Свет истины потух для него. Неслучайно настойчиво повторяется портретная деталь — реалистическая и метафорическая одновременно: очи, “яко свещи потухлы”. “Светильник для тела есть око, — наставляет Христос в Нагорной проповеди. — Итак, если око твоё будет чисто, то всё тело твоё будет светло; Если же око твоё будет худо, то всё тело твоё будет темно” (Мф. 6: 22-23).
Перегуд-становой, погрузившийся во тьму духовную, безмерно далёк от того мальчика — церковного певчего, посвящённого в стихари, — каким он был, когда “перед всеми посередь дни свечою стоял и светил” (IX, 523). Теперь он утрачивает божественный свет “истинного человека”, окончательно превращаясь в телесного “болвана”, тёмную “зерцаловидную” тень.

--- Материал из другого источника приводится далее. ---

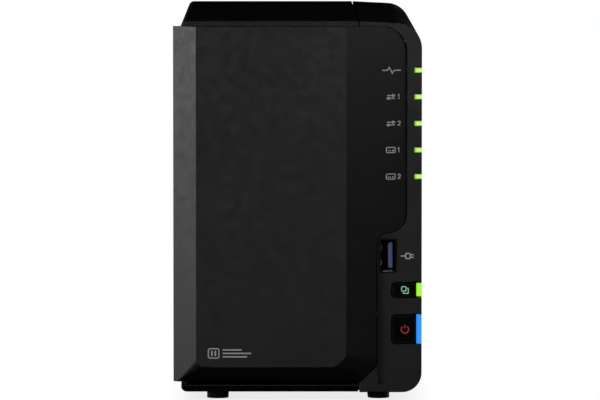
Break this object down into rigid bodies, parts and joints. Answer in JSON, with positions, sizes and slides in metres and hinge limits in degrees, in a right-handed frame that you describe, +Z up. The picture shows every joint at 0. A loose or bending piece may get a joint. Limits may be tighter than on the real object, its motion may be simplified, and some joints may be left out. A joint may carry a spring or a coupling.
{
  "type": "nas enclosure",
  "caption": "Desktop storage enclosure for drives standing on edge, with a faceted pull-off front cover, slide-out trays, front port and buttons, light pipes and a rear fan.",
  "frame": {"origin": "on the ground under the middle of the bounding box", "axes": "+Z up, +Y towards the back, +X to the right seen from the front; the front cover faces -Y"},
  "size_m": [0.108, 0.2322, 0.165],
  "materials": {
    "shell_plastic": "fine spark-eroded texture",
    "fascia_plastic": "fine spark-eroded texture",
    "cover_plastic": "fine texture, satin",
    "frame_plastic": "smooth moulded",
    "panel_steel": "black powder coat",
    "cage_steel": "galvanised sheet",
    "foot_rubber": "matt",
    "grommet_rubber": "matt",
    "guide_plastic": "smooth moulded",
    "tray_plastic": "smooth moulded",
    "handle_plastic": "satin",
    "strip_plastic": "smooth moulded",
    "button_plastic": "satin",
    "status_lens": "clear light pipe, lit",
    "copy_lens": "clear light pipe, lit",
    "power_lens": "clear light pipe, lit",
    "circuit_board": "solder mask",
    "chip_plastic": "moulded package",
    "socket_plastic": "moulded",
    "metal_lid": "satin",
    "capacitor_can": "satin",
    "connector_shell": "tin plate",
    "usb_insulator": "moulded",
    "led_package": "diffuse",
    "ribbon_film": "flat cable",
    "cell_steel": "satin",
    "screw_steel": "black zinc",
    "pin_steel": "polished",
    "bearing_bronze": "sintered",
    "winding_copper": "enamelled wire",
    "fan_plastic": "smooth moulded",
    "reset_plastic": "moulded",
    "wire_sleeve": "sleeved wires"
  },
  "bodies": {
    "chassis": {"left_shell": "shell_plastic", "right_shell": "fascia_plastic", "front_frame": "frame_plastic", "rear_panel": "panel_steel", "feet": "foot_rubber", "cage_left_wall": "cage_steel", "cage_middle_wall": "cage_steel", "cage_right_wall": "cage_steel", "cage_top_plate": "cage_steel", "cage_bottom_plate": "cage_steel", "tray_guides": "guide_plastic", "cover_grommets": "grommet_rubber", "status_light_pipes": "status_lens", "copy_light_bar": "copy_lens", "power_light_bar": "power_lens", "button_switches": "chip_plastic", "front_board": "circuit_board", "indicator_leds": "led_package", "usb_shells": "connector_shell", "usb_tongues": "usb_insulator", "front_ribbon": "ribbon_film", "mainboard": "circuit_board", "processor": "metal_lid", "heatsink": "metal_lid", "memory_socket": "socket_plastic", "board_chips": "chip_plastic", "board_capacitors": "capacitor_can", "coin_cell": "cell_steel", "coin_cell_holder": "socket_plastic", "lan_jacks": "connector_shell", "power_inlet": "socket_plastic", "power_inlet_pin": "pin_steel", "reset_switch": "socket_plastic", "backplane": "circuit_board", "backplane_slot": "socket_plastic", "drive_connectors": "socket_plastic", "fan_frame": "fan_plastic", "fan_bearing": "bearing_bronze", "fan_stator": "winding_copper", "fan_screws": "screw_steel", "fan_leads": "wire_sleeve", "case_screws": "screw_steel", "board_screws": "pin_steel"},
    "front_cover": {"front_cover": "cover_plastic"},
    "tray_1": {"tray_1_frame": "tray_plastic", "tray_1_hinge_pin": "pin_steel", "tray_1_fastening_panels": "strip_plastic"},
    "tray_1_handle": {"tray_1_handle": "handle_plastic"},
    "tray_2": {"tray_2_frame": "tray_plastic", "tray_2_hinge_pin": "pin_steel", "tray_2_fastening_panels": "strip_plastic"},
    "tray_2_handle": {"tray_2_handle": "handle_plastic"},
    "copy_button": {"copy_button": "button_plastic"},
    "power_button": {"power_button": "button_plastic"},
    "reset_button": {"reset_plunger": "reset_plastic"},
    "fan_impeller": {"fan_rotor": "fan_plastic", "fan_shaft": "pin_steel"}
  },
  "joints": [
    {"name": "cover_slide", "type": "slide", "parent": "chassis", "child": "front_cover", "axis": [0, -1, 0], "range_m": [0, 0.36]},
    {"name": "tray_1_slide", "type": "slide", "parent": "chassis", "child": "tray_1", "axis": [0, -1, 0], "range_m": [0, 0.2]},
    {"name": "tray_2_slide", "type": "slide", "parent": "chassis", "child": "tray_2", "axis": [0, -1, 0], "range_m": [0, 0.2]},
    {"name": "tray_1_handle_hinge", "type": "hinge", "parent": "tray_1", "child": "tray_1_handle", "pos_m": [-0.0295, -0.1056, 0.038], "axis": [1, 0, 0], "range_deg": [0, 60]},
    {"name": "tray_2_handle_hinge", "type": "hinge", "parent": "tray_2", "child": "tray_2_handle", "pos_m": [0.0066, -0.1056, 0.038], "axis": [1, 0, 0], "range_deg": [0, 60]},
    {"name": "power_button_press", "type": "slide", "parent": "chassis", "child": "power_button", "axis": [0, 1, 0], "range_m": [0, 0.0008], "stiffness_N_per_m": 300, "springref_m": -0.001},
    {"name": "copy_button_press", "type": "slide", "parent": "chassis", "child": "copy_button", "axis": [0, 1, 0], "range_m": [0, 0.0008], "stiffness_N_per_m": 300, "springref_m": -0.001},
    {"name": "reset_press", "type": "slide", "parent": "chassis", "child": "reset_button", "axis": [0, -1, 0], "range_m": [0, 0.0005], "stiffness_N_per_m": 200, "springref_m": -0.001},
    {"name": "fan_spin", "type": "hinge", "parent": "chassis", "child": "fan_impeller", "pos_m": [-0.0022, 0.1, 0.1156], "axis": [0, 1, 0], "continuous": true}
  ],
  "couplings": [
    {"joint": "tray_1_slide", "follows": "cover_slide", "ratio": 0.55},
    {"joint": "tray_2_slide", "follows": "cover_slide", "ratio": 0.55},
    {"joint": "tray_1_handle_hinge", "follows": "cover_slide", "rad_per_m": 2.9},
    {"joint": "tray_2_handle_hinge", "follows": "cover_slide", "rad_per_m": 2.9}
  ]
}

В эпизоде с молодой учительницей — “подозрительной” Юлией Семёновной (“коса ей урезана, и в очках, а научена на все познания в Петербургской педагогии” (IX, 551)) — Перегуд, дабы разузнать, что скрывают тёмные очки, просит позволения посмотреть в её “окуляры” и ведёт себя почти как в крыловской басне “Мартышка и очки”. В подтексте произведения возникает новое зоологическое уподобление — с гримасничающей обезьяной.
Перегуд начисто лишается своего прежнего духовного опыта, забывает Священное Писание, которому был учён у архиерея, и попадает в преглупейшее положение, когда пытается “вывести на чистую воду” стриженую, в “окулярах” Юлию Семёновну, заставляя девушку написать о том, что она думает о богатстве и бедности. Её записи, не узнав в них текстов Нового Завета: “забота века сего и обольщение богатства заглушают Слово, и оно бывает бесплодно”

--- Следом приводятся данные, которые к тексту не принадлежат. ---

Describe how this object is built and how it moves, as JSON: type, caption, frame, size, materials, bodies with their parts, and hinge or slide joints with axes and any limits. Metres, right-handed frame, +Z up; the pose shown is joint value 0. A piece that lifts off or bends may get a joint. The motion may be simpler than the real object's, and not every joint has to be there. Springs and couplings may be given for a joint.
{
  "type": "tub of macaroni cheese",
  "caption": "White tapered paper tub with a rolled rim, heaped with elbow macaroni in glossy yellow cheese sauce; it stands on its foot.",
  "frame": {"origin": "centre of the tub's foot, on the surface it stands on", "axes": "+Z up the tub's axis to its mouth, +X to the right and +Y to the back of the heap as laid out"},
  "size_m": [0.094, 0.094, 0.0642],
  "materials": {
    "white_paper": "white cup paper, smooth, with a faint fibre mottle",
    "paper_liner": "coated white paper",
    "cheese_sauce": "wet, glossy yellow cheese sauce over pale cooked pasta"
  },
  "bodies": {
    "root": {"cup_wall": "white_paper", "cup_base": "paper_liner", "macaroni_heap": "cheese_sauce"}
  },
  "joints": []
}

(Мф. 13: 22); “Не богатые ли притесняют вас, и не они ли влекут вас в суды?” (Иак. 2: 6) — становой отсылает начальству как донос.

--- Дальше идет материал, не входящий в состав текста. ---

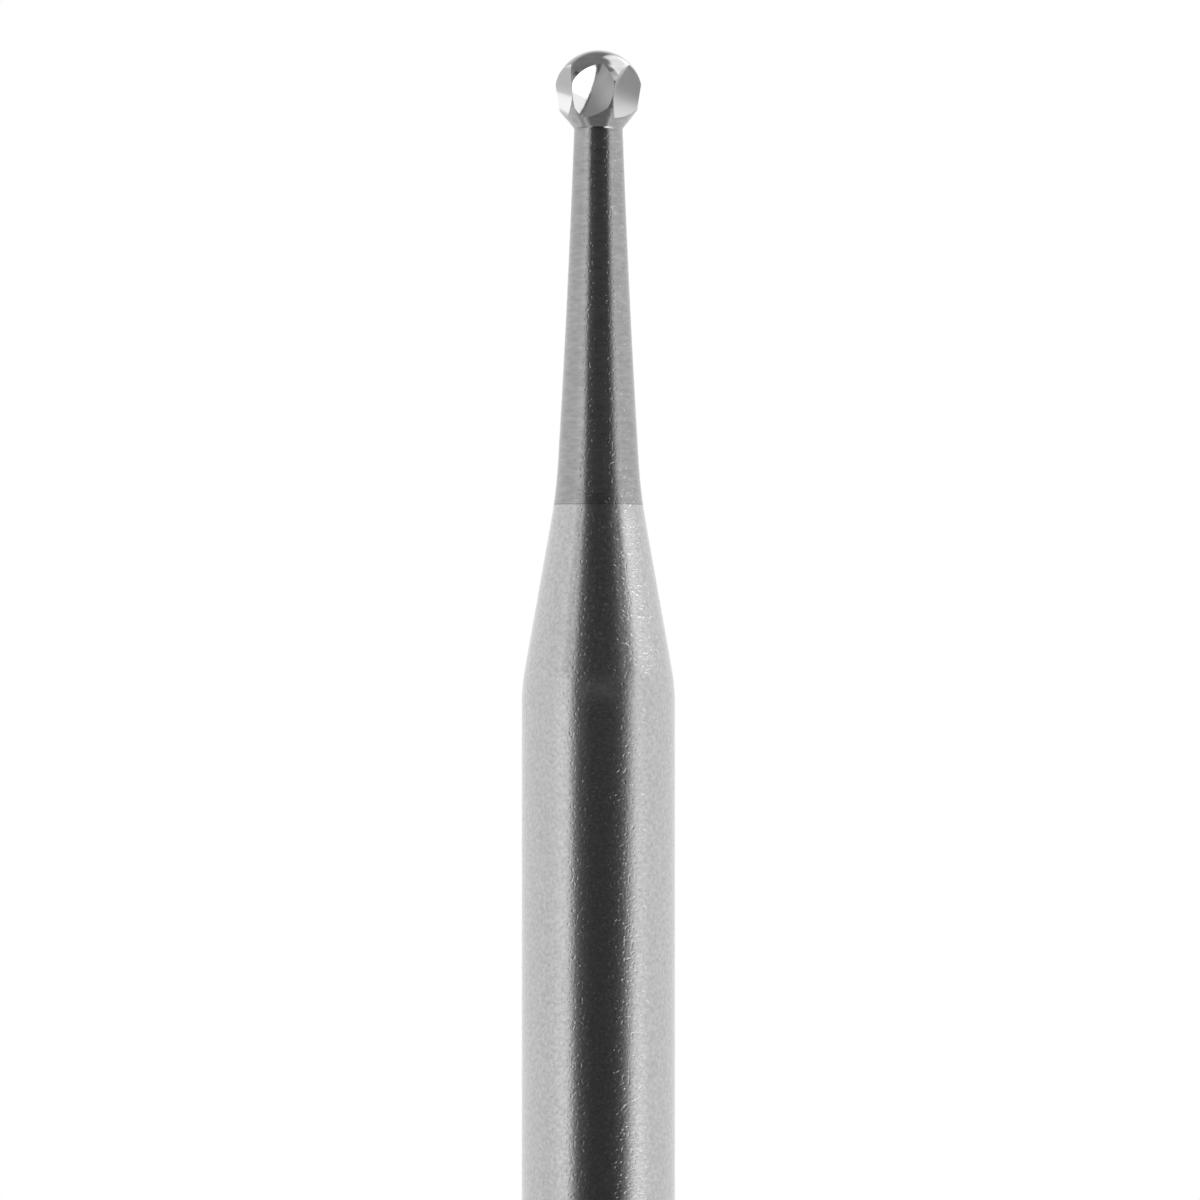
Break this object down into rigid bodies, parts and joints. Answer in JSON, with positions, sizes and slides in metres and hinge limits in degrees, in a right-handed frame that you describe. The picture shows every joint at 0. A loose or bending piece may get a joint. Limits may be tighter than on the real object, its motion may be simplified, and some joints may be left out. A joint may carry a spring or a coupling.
{
  "type": "carbide burr",
  "caption": "Round carbide burr: a small fluted ball head on a slim tapered neck, joined to a plain round steel shank.",
  "frame": {"origin": "centre of the flat end of the shank", "axes": "+Z along the axis from the shank's end to the head; -Y towards the side that the picture shows"},
  "size_m": [0.0016, 0.0016, 0.019],
  "materials": {
    "shank_steel": "finely ground stainless steel, satin",
    "tungsten_carbide": "ground tungsten carbide, satin neck and brighter ground blades"
  },
  "bodies": {
    "root": {"steel_shank": "shank_steel", "carbide_head_and_neck": "tungsten_carbide"}
  },
  "joints": []
}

“Вот наинесчастнейший человек, который охотился за чужими “волосами”, а явился сам острижен. Какое смешное и жалкое состояние, и сколь подло то, что их до этого доводят” (IX, 582), — таково резюме автора.
Уже будучи в сумасшедшем доме, Перегуд верно трактует своё прежнее безумие, объясняя его причины “гордыней”, “ненасытной жаждой славы” и “безмернейшим честолюбием” (IX, 543). Другими словами — “он впал в искушение” (IX, 538), забыв слова молитвы Христовой: “И не введи нас во искушение, но избави нас от лукавого”.
Показатель духовного выздоровления — освобождения героя из сетей “бесовского наущения” (ловя “потрясователя”, он сам был пойман и запутан в “сети”, подобно приснопамятному “огорчённому налиму”) — следующая самооценка Перегуда: “когда я <…> вспоминаю об этих безумных мечтах моих, то не поверите, а мне делается ужасно!” (IX, 543). Импульс к освобождению из ужасающих бесовских сетей способствует торжеству истинного человека.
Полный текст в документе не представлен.